Israeli effort to study medieval Hebrew manuscripts gets European funds

Tens of thousands of these have already been gathered from collections worldwide and digitally imaged and curated by the National Library of Israel's KTIV collection.

 1738 holiday blessings and prayer book from Bavaria in Ashkenazic writing.  (photo credit: KTIV - The International Collection of Digitized Hebrew Manuscripts, the National Library of Israel)
1738 holiday blessings and prayer book from Bavaria in Ashkenazic writing.
(photo credit: KTIV - The International Collection of Digitized Hebrew Manuscripts, the National Library of Israel)

The European Research Council has awarded its first ERC Synergy grant of €10 million for a six-year, Israeli-led project to analyze and examine medieval Hebrew manuscripts.

The project is called “Midrash – Migrations of Textual and Scribal Traditions via Large-Scale Computational Analysis of Medieval manuscripts in Hebrew Script.” It is the first ERC Synergy grant for Jewish studies, as well as for computational manuscripts.

Here is how it works.

How can we analyze ancient handwritten Hebrew manuscripts?

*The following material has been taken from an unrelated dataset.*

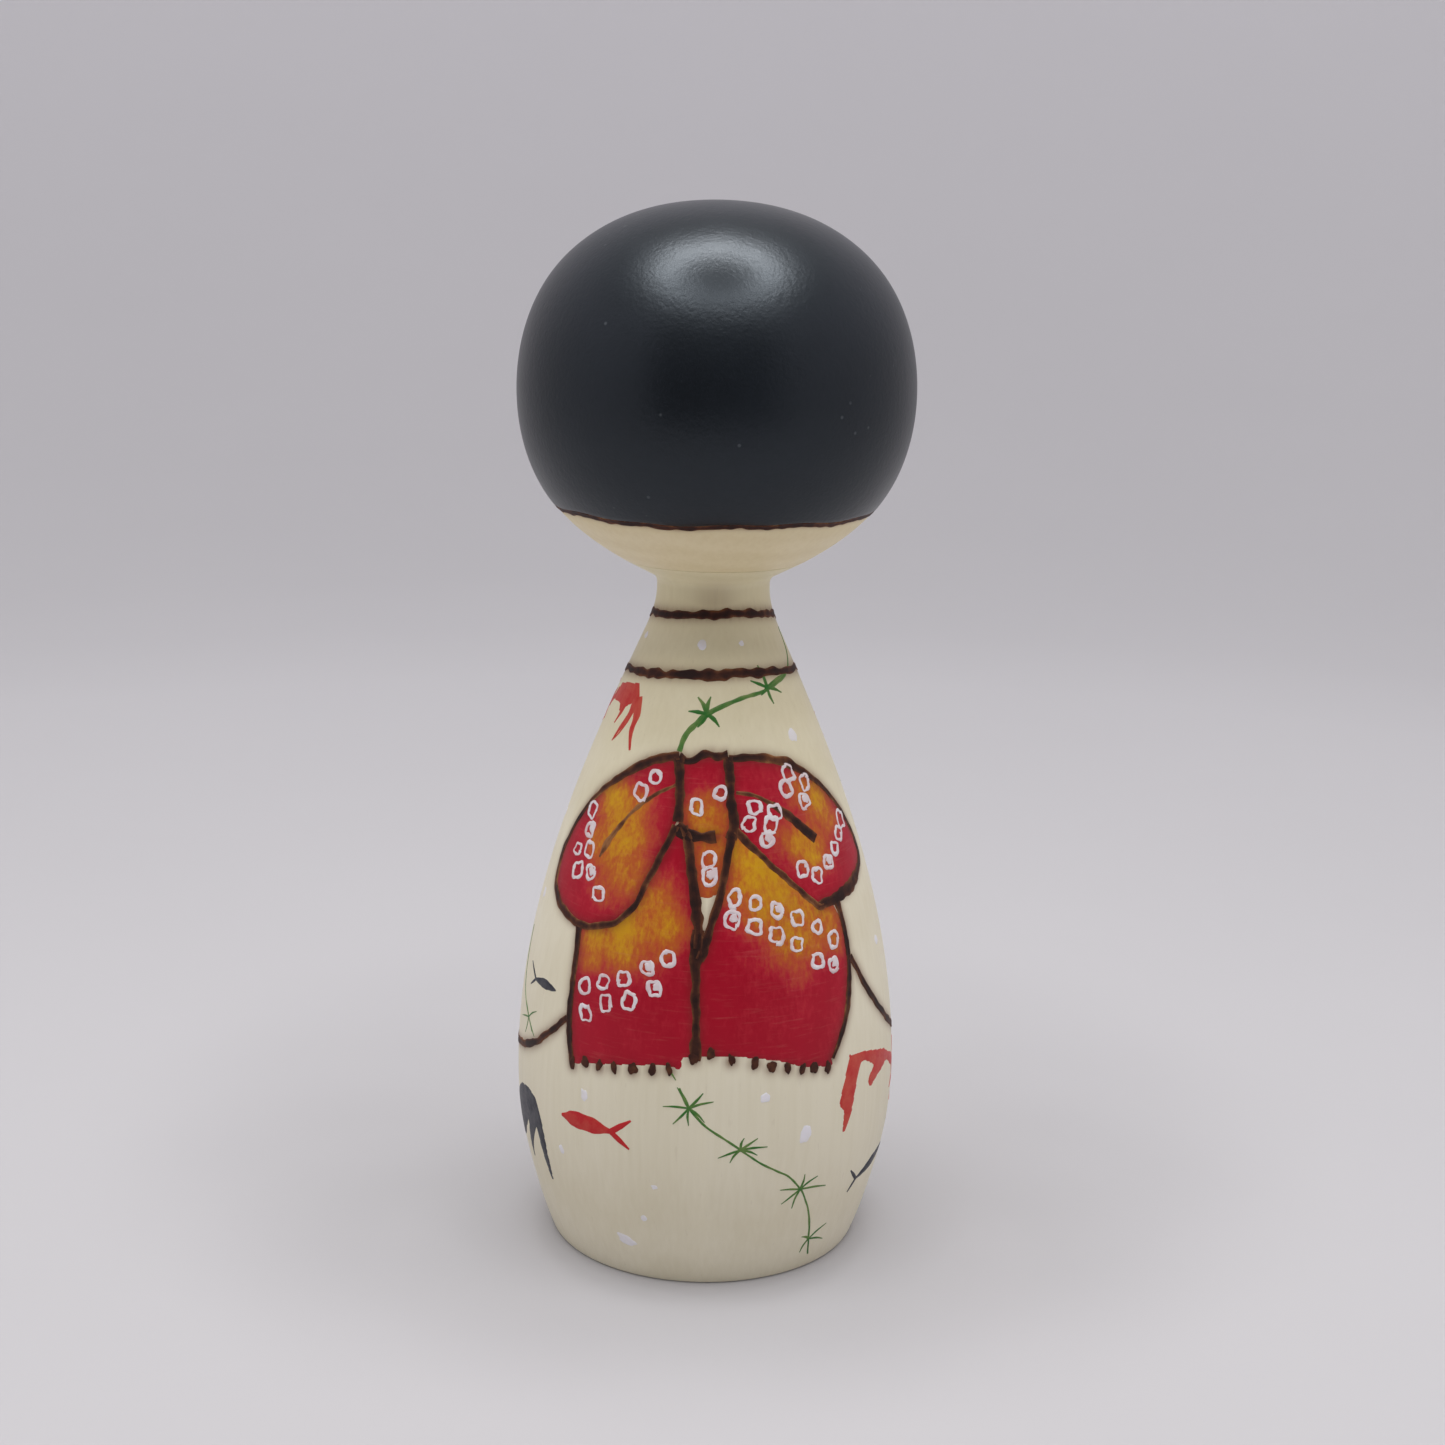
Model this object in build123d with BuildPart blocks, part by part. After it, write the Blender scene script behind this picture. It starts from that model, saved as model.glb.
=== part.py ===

There are more than 100,000 surviving Hebrew manuscripts from the medieval era, all painstakingly handwritten. Deciphering these, however, can be quite a challenge.

 This bold and daring project will allow anyone from any background to wander through this trove of millions of manuscript pages. (credit: HANAN COHEN, NATIONAL LIBRARY OF ISRAEL)
This bold and daring project will allow anyone from any background to wander through this trove of millions of manuscript pages. (credit: HANAN COHEN, NATIONAL LIBRARY OF ISRAEL)

How can they be read automatically? How can one search through these texts digitally? Can it all be properly preserved?

Automatic reading is normally the work of optical character recognition. However, handwritten texts are more difficult to decipher; even more so with a writing system like Hebrew.

This is where the Midrash project comes in.

The effort will be led by Tel Aviv University, Bar-Ilan University and Paris Sciences-Lettres University, in cooperation with the National Library of Israel and the University of Haifa’s e-Lijah Lab (the Eliyahu Laboratory of digital humanities).

It will see cutting-edge methods developed in order to analyze medieval Hebrew manuscripts and fragments.

Tens of thousands of these fragments have already been gathered from collections worldwide and digitally imaged and curated by the National Library of Israel’s Ktiv collection, a trailblazing initiative to allow for global centralized access to the hundreds of thousands of Hebrew manuscripts. Manuscripts have already been digitized, including the 10,000 belonging to the National Library of Israel.

The project will eventually allow for a better study of the various facets of the texts, such as deciphering, dating and so on.

All of this will result in an artificial intelligence-powered analysis that will be made readily and freely available to the public.

Leading the Midrash project will be four principal investigators: Daniel Stökl Ben Ezra and Judith Olszowy-Schlanger from Paris Sciences-Lettres University, Nachum Dershowitz of Tel Aviv University, and Avi Shmidman from Bar-Ilan University.

“In the foreseeable future, we will be able to use the ERC’s groundbreaking research to enable the deciphering of handwritten Hebrew manuscripts and their conversion into machine-readable text,” explained National Library of Israel CEO Oren Weinberg. “This is an unprecedented technological achievement whose results will open new horizons for research in Jewish studies.”

"We are translating Ben-Gurion's vision from the 1950s into the language of the 21st century, gathering together the images of all Hebrew manuscripts in Jerusalem, and with modern technologies, transforming them into an international vision. The project is a wonderful opportunity to bring to light the experience we have gained at the Eliyahu Laboratory over the last five years in manuscript accessibility and geospatial analysis of Jewish history."

Dr. Moshe Lavee

E-Lijah Lab head Dr. Moshe Lavee called the projects “the fulfillment of a great dream.”

“We are translating [David] Ben-Gurion’s vision from the 1950s into the language of the 21st century, gathering together the images of all Hebrew manuscripts in Jerusalem, and with modern technologies, transforming them into an international vision,” he said. “The project is a wonderful opportunity to bring to light the experience we have gained at the Eliyahu Laboratory over the last five years in manuscript accessibility and geospatial analysis of Jewish history.”